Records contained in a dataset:
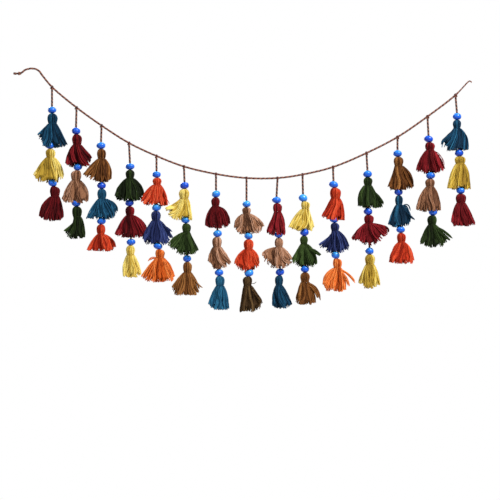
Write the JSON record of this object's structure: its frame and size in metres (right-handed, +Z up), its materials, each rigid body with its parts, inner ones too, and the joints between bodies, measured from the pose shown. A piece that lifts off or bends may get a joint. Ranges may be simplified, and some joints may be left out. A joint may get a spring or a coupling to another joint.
{
  "type": "tassel wall hanging",
  "caption": "Hanging garland of yarn tassels and glazed beads on short strings, knotted in a row along a slack twisted cord.",
  "frame": {"origin": "middle of the main cord where the left-hand nail carries it", "axes": "+X to the right along the garland as seen from its front, +Z up, front faces -Y"},
  "size_m": [0.9234, 0.044, 0.4867],
  "materials": {
    "yarn_teal": "wool yarn, matt",
    "yarn_yellow": "wool yarn, matt",
    "yarn_red": "wool yarn, matt",
    "yarn_tan": "wool yarn, matt",
    "yarn_green": "wool yarn, matt",
    "yarn_ochre": "wool yarn, matt",
    "yarn_scarlet": "wool yarn, matt",
    "yarn_navy": "wool yarn, matt",
    "yarn_orange": "wool yarn, matt",
    "yarn_olive": "wool yarn, matt",
    "bead": "glossy glaze",
    "cord": "twisted yarn, matt"
  },
  "bodies": {
    "root": {"main_cord": "cord", "string_01": "bead", "string_02": "bead", "string_03": "bead", "string_04": "bead", "string_05": "bead", "string_06": "bead", "string_07": "bead", "string_08": "bead", "string_09": "bead", "string_10": "bead", "string_11": "bead", "string_12": "bead", "string_13": "bead", "string_14": "bead", "tassel_01_top": "yarn_teal", "tassel_01_middle": "yarn_yellow", "tassel_01_bottom": "yarn_red", "tassel_02_top": "yarn_red", "tassel_02_middle": "yarn_tan", "tassel_02_bottom": "yarn_green", "tassel_03_top": "yarn_ochre", "tassel_03_middle": "yarn_teal", "tassel_03_bottom": "yarn_scarlet", "tassel_04_top": "yarn_green", "tassel_04_middle": "yarn_red", "tassel_04_bottom": "yarn_yellow", "tassel_05_top": "yarn_scarlet", "tassel_05_middle": "yarn_navy", "tassel_05_bottom": "yarn_orange", "tassel_06_top": "yarn_yellow", "tassel_06_middle": "yarn_green", "tassel_06_bottom": "yarn_ochre", "tassel_07_top": "yarn_red", "tassel_07_middle": "yarn_tan", "tassel_07_bottom": "yarn_teal", "tassel_08_top": "yarn_tan", "tassel_08_middle": "yarn_scarlet", "tassel_08_bottom": "yarn_olive", "tassel_09_top": "yarn_red", "tassel_09_middle": "yarn_tan", "tassel_09_bottom": "yarn_teal", "tassel_10_top": "yarn_yellow", "tassel_10_middle": "yarn_green", "tassel_10_bottom": "yarn_ochre", "tassel_11_top": "yarn_scarlet", "tassel_11_middle": "yarn_navy", "tassel_11_bottom": "yarn_orange", "tassel_12_top": "yarn_green", "tassel_12_middle": "yarn_red", "tassel_12_bottom": "yarn_yellow", "tassel_13_top": "yarn_ochre", "tassel_13_middle": "yarn_teal", "tassel_13_bottom": "yarn_scarlet", "tassel_14_top": "yarn_red", "tassel_14_middle": "yarn_tan", "tassel_14_bottom": "yarn_green", "tassel_15_top": "yarn_teal", "tassel_15_middle": "yarn_yellow", "tassel_15_bottom": "yarn_red"}
  },
  "joints": []
}
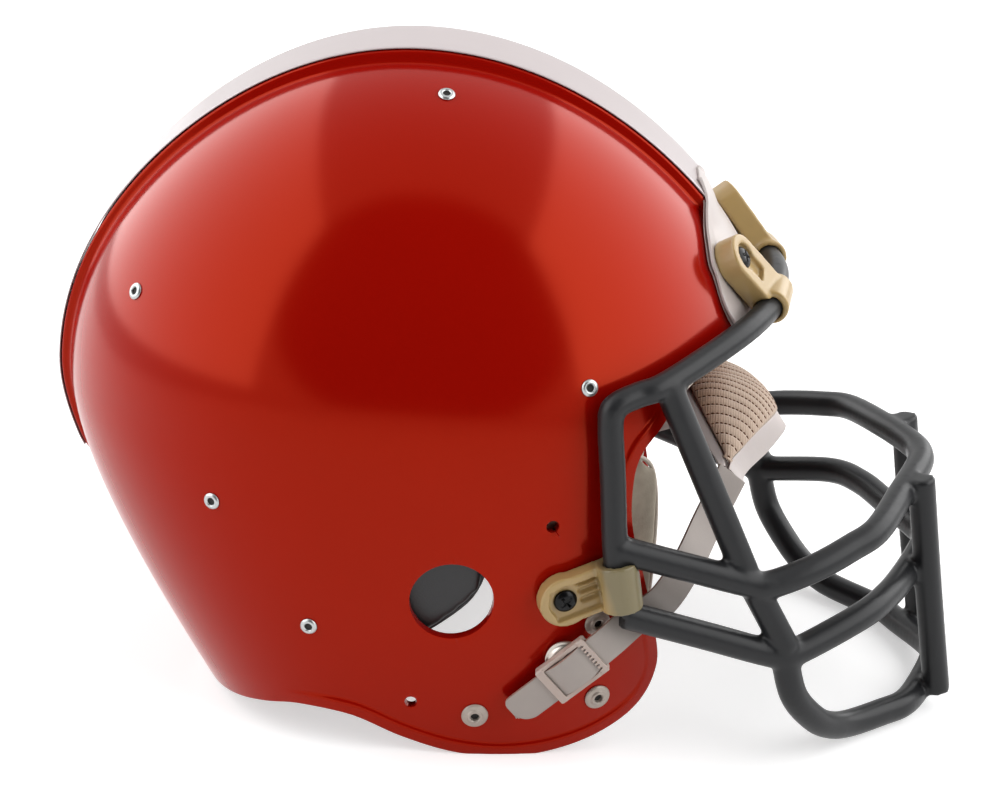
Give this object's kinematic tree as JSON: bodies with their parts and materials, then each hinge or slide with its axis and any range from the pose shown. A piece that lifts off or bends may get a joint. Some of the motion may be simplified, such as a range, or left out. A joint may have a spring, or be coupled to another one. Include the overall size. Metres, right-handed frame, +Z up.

▸ **EXERCISE PROMPT**
Copy the records above exactly as they appear.

▸ **WRITTEN RESPONSE**
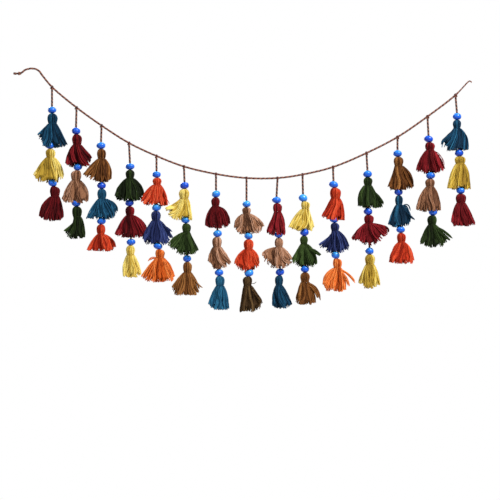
Write the JSON record of this object's structure: its frame and size in metres (right-handed, +Z up), its materials, each rigid body with its parts, inner ones too, and the joints between bodies, measured from the pose shown. A piece that lifts off or bends may get a joint. Ranges may be simplified, and some joints may be left out. A joint may get a spring or a coupling to another joint.
{
  "type": "tassel wall hanging",
  "caption": "Hanging garland of yarn tassels and glazed beads on short strings, knotted in a row along a slack twisted cord.",
  "frame": {"origin": "middle of the main cord where the left-hand nail carries it", "axes": "+X to the right along the garland as seen from its front, +Z up, front faces -Y"},
  "size_m": [0.9234, 0.044, 0.4867],
  "materials": {
    "yarn_teal": "wool yarn, matt",
    "yarn_yellow": "wool yarn, matt",
    "yarn_red": "wool yarn, matt",
    "yarn_tan": "wool yarn, matt",
    "yarn_green": "wool yarn, matt",
    "yarn_ochre": "wool yarn, matt",
    "yarn_scarlet": "wool yarn, matt",
    "yarn_navy": "wool yarn, matt",
    "yarn_orange": "wool yarn, matt",
    "yarn_olive": "wool yarn, matt",
    "bead": "glossy glaze",
    "cord": "twisted yarn, matt"
  },
  "bodies": {
    "root": {"main_cord": "cord", "string_01": "bead", "string_02": "bead", "string_03": "bead", "string_04": "bead", "string_05": "bead", "string_06": "bead", "string_07": "bead", "string_08": "bead", "string_09": "bead", "string_10": "bead", "string_11": "bead", "string_12": "bead", "string_13": "bead", "string_14": "bead", "tassel_01_top": "yarn_teal", "tassel_01_middle": "yarn_yellow", "tassel_01_bottom": "yarn_red", "tassel_02_top": "yarn_red", "tassel_02_middle": "yarn_tan", "tassel_02_bottom": "yarn_green", "tassel_03_top": "yarn_ochre", "tassel_03_middle": "yarn_teal", "tassel_03_bottom": "yarn_scarlet", "tassel_04_top": "yarn_green", "tassel_04_middle": "yarn_red", "tassel_04_bottom": "yarn_yellow", "tassel_05_top": "yarn_scarlet", "tassel_05_middle": "yarn_navy", "tassel_05_bottom": "yarn_orange", "tassel_06_top": "yarn_yellow", "tassel_06_middle": "yarn_green", "tassel_06_bottom": "yarn_ochre", "tassel_07_top": "yarn_red", "tassel_07_middle": "yarn_tan", "tassel_07_bottom": "yarn_teal", "tassel_08_top": "yarn_tan", "tassel_08_middle": "yarn_scarlet", "tassel_08_bottom": "yarn_olive", "tassel_09_top": "yarn_red", "tassel_09_middle": "yarn_tan", "tassel_09_bottom": "yarn_teal", "tassel_10_top": "yarn_yellow", "tassel_10_middle": "yarn_green", "tassel_10_bottom": "yarn_ochre", "tassel_11_top": "yarn_scarlet", "tassel_11_middle": "yarn_navy", "tassel_11_bottom": "yarn_orange", "tassel_12_top": "yarn_green", "tassel_12_middle": "yarn_red", "tassel_12_bottom": "yarn_yellow", "tassel_13_top": "yarn_ochre", "tassel_13_middle": "yarn_teal", "tassel_13_bottom": "yarn_scarlet", "tassel_14_top": "yarn_red", "tassel_14_middle": "yarn_tan", "tassel_14_bottom": "yarn_green", "tassel_15_top": "yarn_teal", "tassel_15_middle": "yarn_yellow", "tassel_15_bottom": "yarn_red"}
  },
  "joints": []
}
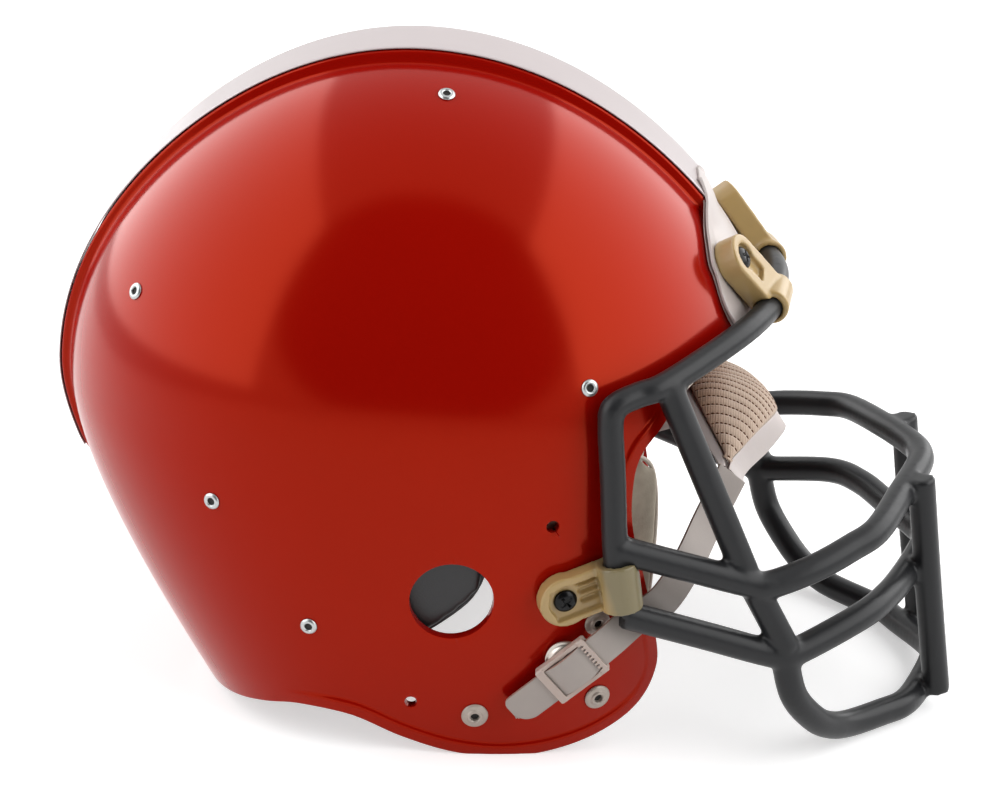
Give this object's kinematic tree as JSON: bodies with their parts and materials, then each hinge or slide with its axis and any range from the pose shown. A piece that lifts off or bends may get a joint. Some of the motion may be simplified, such as a range, or left out. A joint may have a spring, or be coupled to another one. Include the overall size. Metres, right-handed frame, +Z up.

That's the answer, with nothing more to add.